The spectacular victory of Donald Trump in the November 8 2016 US presidential election took the world by storm, and after over one year of an equally sensational presidency, it turns out the mogul had one powerful help – Facebook.
Recent discoveries show that the most reverberating incident in a year of political tumult traces back to the ever growing influence of social media, after the suspended chief executive of Cambridge Analytica, Alexander Nix admitted that his UK-based political consultancy’s online campaign played a decisive role in Trump’s 2016 election victory.
Nix’s comments are potentially a further problem for Facebook as it faces lawmakers’ scrutiny in the United States and Europe over Cambridge Analytica’s improper use of 50 million Facebook users’ personal data to target voters and swing the election in Trump’s favour.
The stunning revelation has seen the social media network’s shares fall for a second day, closing down 2.5 percent as the company loses nearly $50 billion of its stock market value, Reuters writes.
Nix describes questionable practices used to influence foreign elections and said his firm did all the research, analytics and targeting of voters for Trump’s digital and TV campaigns. He also boasts he met Trump when he was the Republican presidential candidate “many times”.
Meanwhile, Cambridge Analytica, reportedly brought into the 2016 campaign effort by Jared Kushner, Trump’s son-in-law and now senior adviser, has denied all the media claims and said it deleted the data after learning the information did not adhere to data protection rules.
It is understood that former Trump adviser Steve Bannon approved spending nearly $1 million to acquire data, including Facebook profiles in the aggressive media campaign.
In the wake of the discovery, U.S. and European lawmakers have demanded an explanation of how Cambridge Analytica gained access to user data in 2014 and why Facebook failed to inform its users.
The Federal Trade Commission (FTC), the leading U.S. consumer regulator, is reviewing whether Facebook violated a 2011 consent decree it reached with the authority over its privacy practices.
Facebook and its peers Alphabet Inc’s Google and Twitter already face a backlash from users and lawmakers over their role during the U.S. presidential election by allowing the spread of false information (Fake News) that might have swayed voters toward Trump.
The company’s CEO Mark Zuckerberg has been called to testify in Congress over the privacy breach while House Intelligence Committee Democrats plan to interview Cambridge Analytica whistleblower Christopher Wylie in furtherance of their probe into possible Russian interference in the 2016 election.

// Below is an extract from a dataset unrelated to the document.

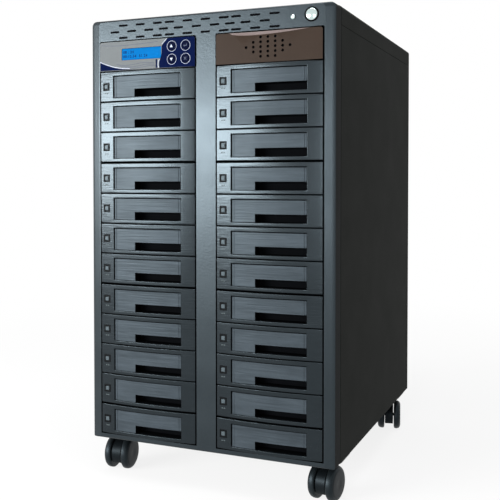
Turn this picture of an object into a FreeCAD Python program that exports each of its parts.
"""A drive duplicator tower: two columns of removable drive carriers in a wheeled steel case.

Frame: X to the right, Y to the back, Z up.  The origin is on the floor, in the middle of the
bounding box.  Every object is drawn with its front face at Y = 0 and each sub-part's Placement
then moves it back to that origin.  All sizes are in millimetres.
"""
import FreeCAD, Part
import math
import os
import re
import Sketcher

App = FreeCAD
doc = App.newDocument("DriveDuplicator")

# ---------------------------------------------------------------- driving dimensions
SIZES = {
    # case
    "case_wide": 358.0,          # over the side panels
    "case_deep": 442.0,          # front face to rear face
    "skin_thick": 1.2,           # sheet steel of covers, base and rear
    "front_thick": 1.5,          # sheet steel of the front
    "front_deep": 26.0,          # return flange of the front panel
    "rear_deep": 14.0,           # return flange of the rear panel
    "cover_flange": 25.0,        # side flange of the top cover
    "side_flange": 9.0,          # inward flange of a side panel
    "base_flange": 14.0,         # upturned flange of the base pan
    "seam_gap": 0.4,             # shadow gap between case panels
    "corner_radius": 5.0,        # top corners of the case
    "front_round": 2.0,          # folded front edge
    # bay openings
    "side_stile": 14.6,
    "centre_stile": 29.6,
    "top_zone": 29.9,            # front face above the openings
    "bottom_rail": 7.8,          # front face under the openings
    "panel_high": 40.0,          # the panel that fills the top bay
    "bezel_high": 40.8,          # one drive bay
    "bay_gap": 1.3,
    "group_gap": 1.2,            # more gap after each group of four bays
    "side_gap": 1.3,             # bezel to stile
    # rack in a bay
    "bezel_bow": 4.2,            # how far the middle of a bezel stands out
    "bezel_proud": 0.6,          # edge of a bezel ahead of the case
    "bezel_thick": 3.0,
    "rack_deep": 190.0,
    "rack_inset": 0.5,           # rack sleeve inside its bezel's outline
    "door_left": 21.6,           # bezel's left edge to the carrier opening
    "door_right": 20.4,
    "door_low": 4.7,
    "door_above": 5.8,
    "strip_left": 4.5,           # recess for the button and the lamps
    "strip_wide": 13.6,
    "strip_low": 6.8,
    "strip_sink": 0.3,
    "button_x": 10.1,
    "button_wide": 10.3,
    "button_cap": 6.2,
    "button_deep": 2.1,
    "cap_proud": 0.6,
    "lamp_drop": 9.3,            # button centre to lamp centre
    "lamp_wide": 6.0,            # lens over a pair of lamps
    "lamp_high": 1.8,
    "lamp_proud": 0.5,
    "board_thick": 1.6,
    # carrier
    "carrier_gap": 1.6,          # shadow gap at the left of the carrier's front
    "carrier_top_gap": 1.0,
    "slide_gap": 0.3,
    "carrier_sink": 0.7,         # carrier's front behind the bezel's front
    "carrier_front": 14.0,       # depth of the carrier's front block
    "slot_wide": 70.0,           # finger slot
    "slot_high": 10.8,
    "slot_back": 2.2,            # wall behind the finger slot
    "drive_step": 2.2,           # drive cover inside the tray walls
    "tray_wall": 12.0,
    # front face fittings
    "vent_wide": 13.8,
    "vent_high": 1.8,
    "vent_drop": 17.5,           # case top to the middle row of vents
    "vent_row": 8.45,
    "power_x": 147.8,
    "power_drop": 14.2,
    "power_radius": 7.4,
    "power_proud": 2.6,
    "sleeve_radius": 9.4,
    "sleeve_proud": 0.8,
    "reset_x": 123.0,
    "reset_drop": 16.0,
    "reset_radius": 3.0,
    "sleeve_deep": 14.0,
    "button_long": 8.0,
    "press_gap": 0.3,            # round a button in its sleeve
    # top bay panels
    "panel_proud": 2.4,
    "panel_back": 0.6,
    "panel_round": 3.0,
    "window_left": 35.3,         # display window from the panel's left edge
    "window_wide": 62.0,
    "window_low": 13.7,
    "window_high": 16.2,
    "key_radius": 6.2,
    "key_proud": 1.4,
    "key_right": 25.6,           # right column of keys from the panel's right edge less half
    "key_space": 20.8,
    "key_rise": 17.6,
    "hole_radius": 1.5,
    "hole_column": 10.1,
    "hole_row": 6.2,
    "module_deep": 70.0,
    # rear
    "supply_wide": 150.0,
    "supply_high": 86.0,
    "supply_deep": 140.0,
    "supply_x": 80.0,
    "supply_drop": 8.0,
    "window_rim": 4.0,
    "inlet_wide": 26.0,
    "inlet_high": 19.0,
    "inlet_deep": 16.0,
    "pin_long": 10.0,
    "rocker_wide": 12.0,
    "rocker_high": 17.6,
    "rocker_proud": 2.5,
    "rocker_gap": 1.8,
    "fan_size": 120.0,
    "fan_deep": 25.0,
    "fan_bore": 57.5,
    "fan_height": 270.0,         # floor to the fan's centre
    "hub_radius": 20.0,
    "blade_gap": 1.5,
    "blade_thick": 1.6,
    "blade_wide": 22.0,
    "blade_pitch": 38.0,
    "shaft_radius": 2.0,
    "shaft_gap": 0.05,
    # casters
    "caster_high": 54.0,         # floor to the case
    "caster_x": 158.0,
    "caster_front": 56.0,
    "caster_rear": 48.0,
    "caster_trail": 15.0,
    "wheel_gap": 6.0,            # wheel tread to the mount plate
    "wheel_outer": 18.8,
    "wheel_inner": 7.8,
    "axle_radius": 2.5,
    "hood_inset": 1.6,           # hood inside the wheels' outline
    "hood_half": 7.3,
    "hood_low": 8.6,
    "neck_half": 9.0,
    "stem_radius": 4.0,
    "stem_high": 6.4,            # stem inside the mount's cup
    "stem_root": 10.0,           # axle height to the stem's foot
    "mount_half": 20.0,
    "mount_thick": 2.0,
    "cup_half": 9.0,
    "cup_high": 5.0,
    "swivel_gap": 0.3,
    "turn_front_left": 5.0,      # headings of the four casters
    "turn_front_right": -9.0,
    "turn_rear_left": -12.0,
    "turn_rear_right": 12.0,
}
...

Reacting to the development, the White House said it welcomed inquiries, and that the president believes that Americans’ privacy should be protected.
Created in 2013, Cambridge Analytica markets itself as a source of consumer research, targeted advertising and other data-related services to both political and corporate clients.
It was reportedly launched with $15 million in backing from billionaire Republican donor Robert Mercer, referred to the company by Bannon.